A questo punto, Galton chiese agli organizzatori della riffa di poter disporre per qualche giorno dei biglietti e – dopo averne eliminati tredici illeggibili – tabulò in ordine crescente le 787 stime e calcolò un insieme di misure statistiche. Sulla base del principio democratico “un voto, un valore” – osservò Galton nel resoconto dell’esperimento (“Vox populi”, Nature, No. 1949, Vol. 75, March 7, 1907) – il valore centrale rappresentava la scelta della maggioranza, cioè la vox populi, perché tutti gli altri valori sarebbero stati respinti come troppo elevati o troppo bassi da una maggioranza dei votanti. Il valore centrale stimato dai partecipanti risultò essere di 1.207 libbre, a fronte di un valore vero, misurato dopo la macellazione dell’animale, di 1.198 libbre. La stima di un’accozzaglia piuttosto casuale di visitatori della fiera zootecnica, in altre parole, si era avvicinata molto al peso reale, con un’approssimazione inferiore all’1 per cento!
Questo non era quello che Galton, sulla base delle sue convinzioni, si sarebbe aspettato; ma poiché nell’uomo la deontologia scientifica prevaleva sulle opinioni, per quanto radicate e radicali, la conclusione dell’articolo riconosce i meriti della democrazia: “Questo risultato, ritengo, va a merito dell’attendibilità di un giudizio democratico più di quanto ci si potesse aspettare”.
Questo punto d’arrivo richiama quello attribuito a un altro grande conservatore, Winston Churchill: “It has been said that democracy is the worst form of government except all the others that have been tried”.
Tutto bene, quindi? Sulla base dell’esperimento di Galton, ci possiamo aspettare che il giudizio formulato da 787 visitatori di una fiera zootecnica, o da 945 deputati e senatori, per quanto incompetenti sull’oggetto di deliberazione, si avvicini alla scelta migliore? Non c’è modo di migliorare la democrazia?
In realtà, non è del tutto chiaro se Galton stabilisca un parallelismo tra i partecipanti alla lotteria zootecnica e il corpo elettorale, o i suoi rappresentanti. Nella prima ipotesi, il ragionamento si applicherebbe soltanto ai casi di democrazia diretta, in cui l’insieme degli elettori sia chiamato a “giudicare il merito di una proposta politica”. Questo caso è abbastanza raro in Italia, dove l’istituto del referendum è regolamentato piuttosto restrittivamente (non accade così in altri paesi europei, come la Svizzera, in cui gli elettori sono chiamati spesso a esprimersi in materia legislativa).

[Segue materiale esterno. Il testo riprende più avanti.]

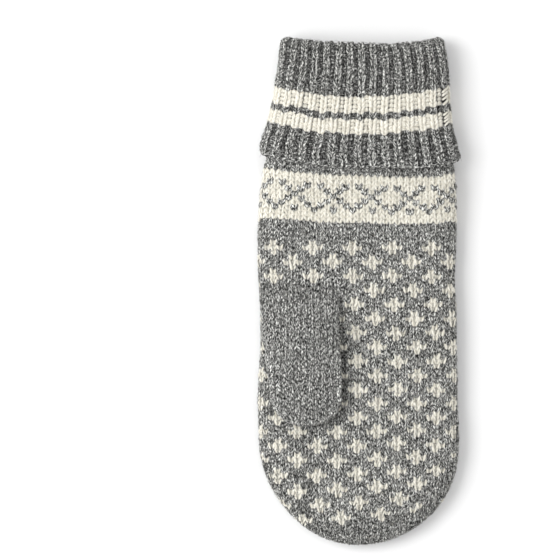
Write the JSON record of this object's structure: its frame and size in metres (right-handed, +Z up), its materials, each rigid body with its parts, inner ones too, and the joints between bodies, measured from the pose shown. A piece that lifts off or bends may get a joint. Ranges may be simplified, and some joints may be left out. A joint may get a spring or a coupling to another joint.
{
  "type": "mitten",
  "caption": "Knitted wool mitten lying palm up: a rounded hand with a folded-down thumb and a turned-back ribbed cuff, dotted palm, starred back, open at the wrist.",
  "frame": {"origin": "middle of the footprint, on the surface that the mitten lies on", "axes": "+Z up from the back of the hand to the palm, +Y along the mitten towards the wrist opening, -Y towards the fingertips, -X towards the thumb's side"},
  "size_m": [0.106, 0.2668, 0.0272],
  "materials": {
    "patterned_knit": "milled stranded wool, heathered grey with off-white figures",
    "plain_knit": "plain heathered grey wool knit",
    "rib_knit": "one-by-one rib in heathered grey wool with two off-white stripes"
  },
  "bodies": {
    "root": {"hand": "patterned_knit", "thumb": "plain_knit", "cuff": "rib_knit"}
  },
  "joints": []
}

Nelle democrazie rappresentative, invece, il corpo elettorale sceglie un certo numero di rappresentanti, cui delega il compito di assumere, in sua vece, le decisioni politiche. In questa seconda ipotesi, il ragionamento di Galton dovrebbe applicarsi ai membri eletti del parlamento. Tuttavia, i 945 deputati e senatori italiani non sembrano avere i requisiti necessari: la circostanza che le scelte siano influenzate dall’oratoria fa parte delle regole del gioco democratico; non vi sono costi espliciti tali da scoraggiare i burloni o gli irresponsabili; non ci sono forti incentivi a fare del proprio meglio (salvo quello della rielezione, che, però, non è legato alla singola valutazione politica). Soprattutto, i 945 parlamentari non hanno la necessaria “varietà”: non si tratta certo di un’accozzaglia di esperti, curiosi e visitatori occasionali, quanto di un contingente di persone che – quale che ne sia la motivazione – hanno fatto della politica la loro professione.
In questo caso, dunque, le premesse statistiche dell’applicabilità del ragionamento di Galton vengono meno. Per migliorare la democrazia si apre piuttosto la possibilità di sorteggiare i membri del parlamento, in modo che siano al tempo stesso rappresentanti e rappresentativi del corpo elettorale.